H. Dimurthala Stadium
- Former names: Lampineung Stadium
- Address: Jl. Stadion H. Dimurthala, Kota Baru, Kuta Alam, Banda Aceh, Aceh Indonesia
- Location: Banda Aceh, Aceh
- Coordinates: 5°33′56″N 95°20′29″E﻿ / ﻿5.565437°N 95.341260°E
- Owner: Banda Aceh Government
- Capacity: 7,000
- Surface: Grass pitch
- Field size: 100 m x 64 m

Construction
- Opened: 28 July 1957
- Renovated: 2018

Tenants
- Persiraja Banda Aceh Kuala Nanggroe

= H. Dimurthala Stadium =

Football stadium in Banda Aceh, Indonesia

H. Dimurthala Stadium (Stadion H. Dimurthala), previously known as Lampineung Stadium, is a football-specific stadium located in Banda Aceh, Aceh, Indonesia.
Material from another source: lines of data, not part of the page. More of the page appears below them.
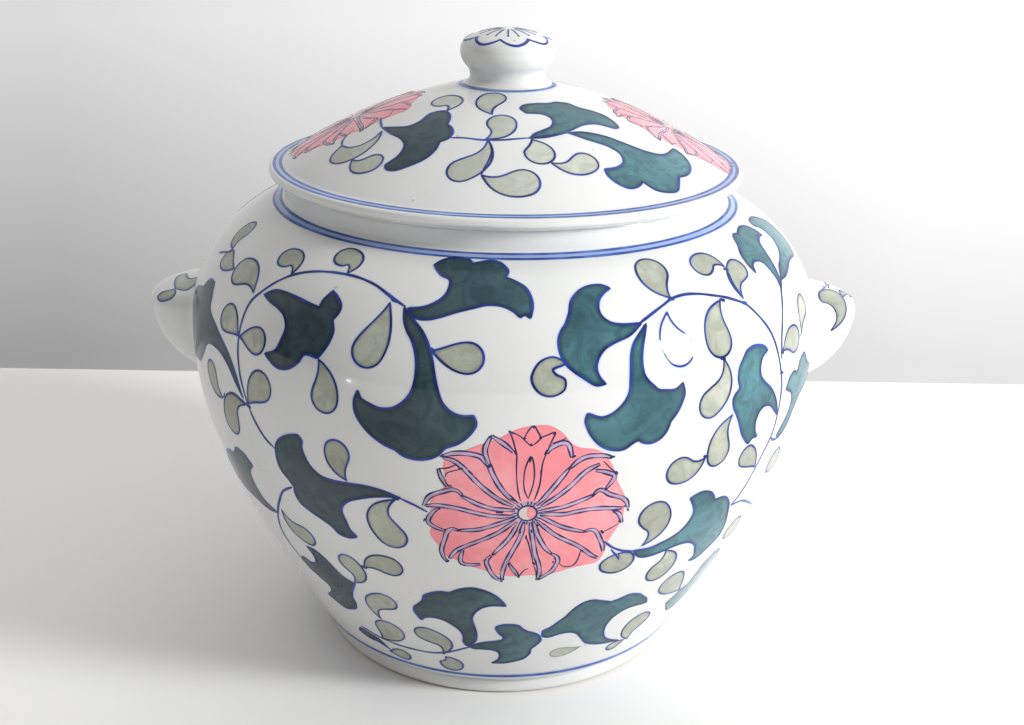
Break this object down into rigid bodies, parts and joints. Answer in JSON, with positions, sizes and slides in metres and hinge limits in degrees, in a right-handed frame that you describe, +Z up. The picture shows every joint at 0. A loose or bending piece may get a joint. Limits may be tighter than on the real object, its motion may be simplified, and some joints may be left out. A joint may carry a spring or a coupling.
{
  "type": "biscuit jar",
  "caption": "Round-bellied porcelain jar on a foot ring, with a corbel-shaped lug on each side and a domed lid with a knob that lifts off.",
  "frame": {"origin": "centre of the foot ring's resting face, on the jar's axis", "axes": "+Z up along the jar's axis; +X through the lugs, with left_lug at -X and right_lug at +X; -Y towards the viewer of the picture"},
  "size_m": [0.2412, 0.209, 0.2093],
  "materials": {
    "porcelain": "white porcelain under a clear gloss glaze",
    "cobalt_enamel": "dark cobalt brush line under gloss",
    "green_enamel": "translucent blue-green enamel wash",
    "sage_enamel": "thin grey-green enamel wash",
    "rose_enamel": "flat rose-pink wash"
  },
  "bodies": {
    "jar": {"jar_body": "porcelain", "left_lug": "porcelain", "right_lug": "porcelain"},
    "cover": {"lid": "porcelain", "lid_flange": "porcelain", "lid_knob": "porcelain"}
  },
  "joints": [
    {"name": "lid_lift", "type": "slide", "parent": "jar", "child": "cover", "axis": [0, 0, 1], "range_m": [0, 0.15]}
  ]
}
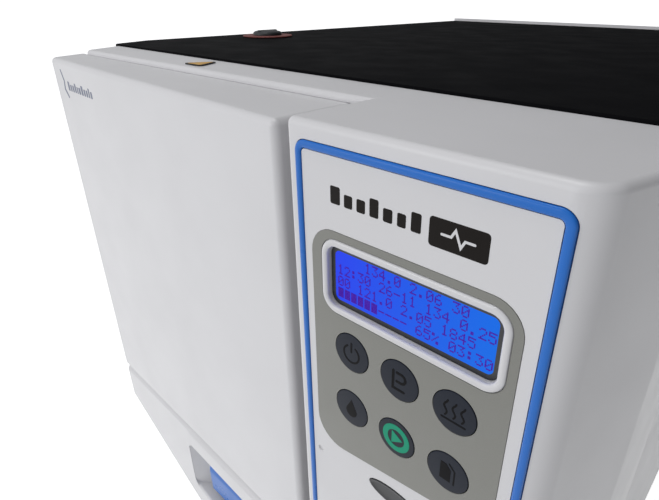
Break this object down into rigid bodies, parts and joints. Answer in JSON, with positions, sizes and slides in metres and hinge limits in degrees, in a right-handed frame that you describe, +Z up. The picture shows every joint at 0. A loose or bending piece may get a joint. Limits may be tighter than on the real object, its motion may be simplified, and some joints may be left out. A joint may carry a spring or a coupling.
{
  "type": "benchtop autoclave",
  "caption": "Benchtop steam autoclave with side-hung front door, pull handle, control panel with display and round keys, tray chamber and rear services.",
  "frame": {"origin": "on the bench, under the middle of the machine's bounding box", "axes": "+Z up, the front with the door and the control panel faces -Y, +X to the right of someone facing the door"},
  "size_m": [0.46, 0.6439, 0.4278],
  "materials": {
    "white_plastic": "satin moulded white plastic",
    "white_paint": "fine-textured white powder coat",
    "black_paint": "fine-textured black powder coat",
    "blue_plastic": "satin blue plastic",
    "grey_film": "grey printed polycarbonate film",
    "slate_film": "dark slate printed film over a dome key",
    "start_key": "dark slate printed film with a green start ring",
    "dark_plastic": "dark moulded plastic",
    "display": "backlit blue liquid crystal display",
    "foot_rubber": "black rubber",
    "silicone": "moulded silicone rubber",
    "stainless": "brushed stainless steel",
    "zinc_steel": "zinc-plated steel",
    "brass": "turned brass",
    "insulation": "woven glass-fibre lagging",
    "tank_plastic": "translucent natural polyethylene",
    "circuit": "green printed circuit board",
    "amber_label": "amber vinyl label",
    "red_ring": "dull red printed ring",
    "aluminium_fins": "mill-finish aluminium"
  },
  "bodies": {
    "cabinet": {"base_tray": "zinc_steel", "front_moulding": "white_plastic", "left_side_panel": "white_paint", "right_side_panel": "white_paint", "rear_panel": "white_paint", "top_cover": "black_paint", "caution_mark": "amber_label", "filler_collar": "red_ring", "water_reservoir": "tank_plastic", "chamber_vessel": "stainless", "heater_band": "silicone", "insulation_jacket": "insulation", "chamber_cradle": "zinc_steel", "tray_rack": "stainless", "tray_1": "stainless", "tray_2": "stainless", "tray_3": "stainless", "door_strike": "zinc_steel", "lock_solenoid": "dark_plastic", "hinge_bracket": "zinc_steel", "hinge_pin": "stainless", "trim_ring": "blue_plastic", "keypad_overlay": "grey_film", "display_bezel": "white_plastic", "display_module": "display", "control_board": "circuit", "port_cover": "dark_plastic", "fan_frame": "dark_plastic", "condenser": "aluminium_fins", "vacuum_pump": "zinc_steel", "valve_block": "brass", "power_supply": "zinc_steel", "air_filter": "tank_plastic", "mains_inlet": "dark_plastic", "relief_valve": "brass", "drain_valve": "brass", "foot_front_left": "foot_rubber", "foot_front_right": "foot_rubber", "foot_rear_left": "foot_rubber", "foot_rear_right": "foot_rubber"},
    "door": {"door_cover": "white_plastic", "door_lower_panel": "white_plastic", "door_inner_liner": "white_plastic", "pressure_plate": "stainless", "door_seal": "silicone", "door_yoke": "zinc_steel", "hinge_leaf": "stainless"},
    "handle": {"door_handle": "blue_plastic"},
    "latch": {"latch_tongue": "stainless"},
    "lock": {"lock_plunger": "stainless"},
    "cap": {"filler_cap": "dark_plastic"},
    "tap": {"drain_knob": "blue_plastic"},
    "fan": {"fan_rotor": "dark_plastic"},
    "rocker": {"power_switch": "dark_plastic"},
    "key_power": {"button_power": "slate_film"},
    "key_release": {"button_release": "slate_film"},
    "key_dry": {"button_dry": "slate_film"},
    "key_nature": {"button_nature": "slate_film"},
    "key_start": {"button_start": "start_key"},
    "key_log": {"button_log": "slate_film"}
  },
  "joints": [
    {"name": "door_hinge", "type": "hinge", "parent": "cabinet", "child": "door", "pos_m": [-0.204, -0.262, 0.27], "axis": [0, 0, -1], "range_deg": [0, 110]},
    {"name": "handle_pivot", "type": "hinge", "parent": "door", "child": "handle", "pos_m": [-0.005, -0.298, 0.107], "axis": [-1, 0, 0], "range_deg": [0, 35]},
    {"name": "latch_slide", "type": "slide", "parent": "door", "child": "latch", "axis": [0, 0, 1], "range_m": [0, 0.006], "stiffness_N_per_m": 200, "springref_m": -0.01},
    {"name": "lock_slide", "type": "slide", "parent": "cabinet", "child": "lock", "axis": [-1, 0, 0], "range_m": [0, 0.008], "stiffness_N_per_m": 60, "springref_m": -0.001},
    {"name": "cap_turn", "type": "hinge", "parent": "cabinet", "child": "cap", "pos_m": [-0.186, -0.101, 0.4216], "axis": [0, 0, 1], "range_deg": [0, 90]},
    {"name": "tap_turn", "type": "hinge", "parent": "cabinet", "child": "tap", "pos_m": [-0.15, 0.315, 0.077], "axis": [0, 0, 1], "range_deg": [0, 90]},
    {"name": "fan_spin", "type": "hinge", "parent": "cabinet", "child": "fan", "pos_m": [0.16, 0.287, 0.3], "axis": [0, 1, 0], "continuous": true},
    {"name": "switch_rock", "type": "hinge", "parent": "cabinet", "child": "rocker", "pos_m": [0.139, 0.3, 0.062], "axis": [-1, 0, 0], "range_deg": [0, 12]},
    {"name": "key_power_press", "type": "slide", "parent": "cabinet", "child": "key_power", "axis": [0, 1, 0], "range_m": [0, 0.0006], "stiffness_N_per_m": 800, "springref_m": -0.0005},
    {"name": "key_release_press", "type": "slide", "parent": "cabinet", "child": "key_release", "axis": [0, 1, 0], "range_m": [0, 0.0006], "stiffness_N_per_m": 800, "springref_m": -0.0005},
    {"name": "key_dry_press", "type": "slide", "parent": "cabinet", "child": "key_dry", "axis": [0, 1, 0], "range_m": [0, 0.0006], "stiffness_N_per_m": 800, "springref_m": -0.0005},
    {"name": "key_nature_press", "type": "slide", "parent": "cabinet", "child": "key_nature", "axis": [0, 1, 0], "range_m": [0, 0.0006], "stiffness_N_per_m": 800, "springref_m": -0.0005},
    {"name": "key_start_press", "type": "slide", "parent": "cabinet", "child": "key_start", "axis": [0, 1, 0], "range_m": [0, 0.0006], "stiffness_N_per_m": 800, "springref_m": -0.0005},
    {"name": "key_log_press", "type": "slide", "parent": "cabinet", "child": "key_log", "axis": [0, 1, 0], "range_m": [0, 0.0006], "stiffness_N_per_m": 800, "springref_m": -0.0005}
  ],
  "couplings": [
    {"joint": "handle_pivot", "follows": "latch_slide", "rad_per_m": 101.81}
  ]
}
The stadium holds 7,000 people and it is a homebase for the Championship club Persiraja Banda Aceh and the Liga 4 club Kuala Nanggroe.

==Facilities==
Since the stadium is mainly used for football match, it does not have athletic track. It has dressing rooms, a secretariat room, and a press conference room. The single seats are only available for VIP at the west tribune. Since 2018, all tribunes have been roofed.

==Usages==
It is currently used mostly for football matches. Besides that, it was also used for government employment test and as a venue for music concerts, such as: Peterpan and Maher Zain.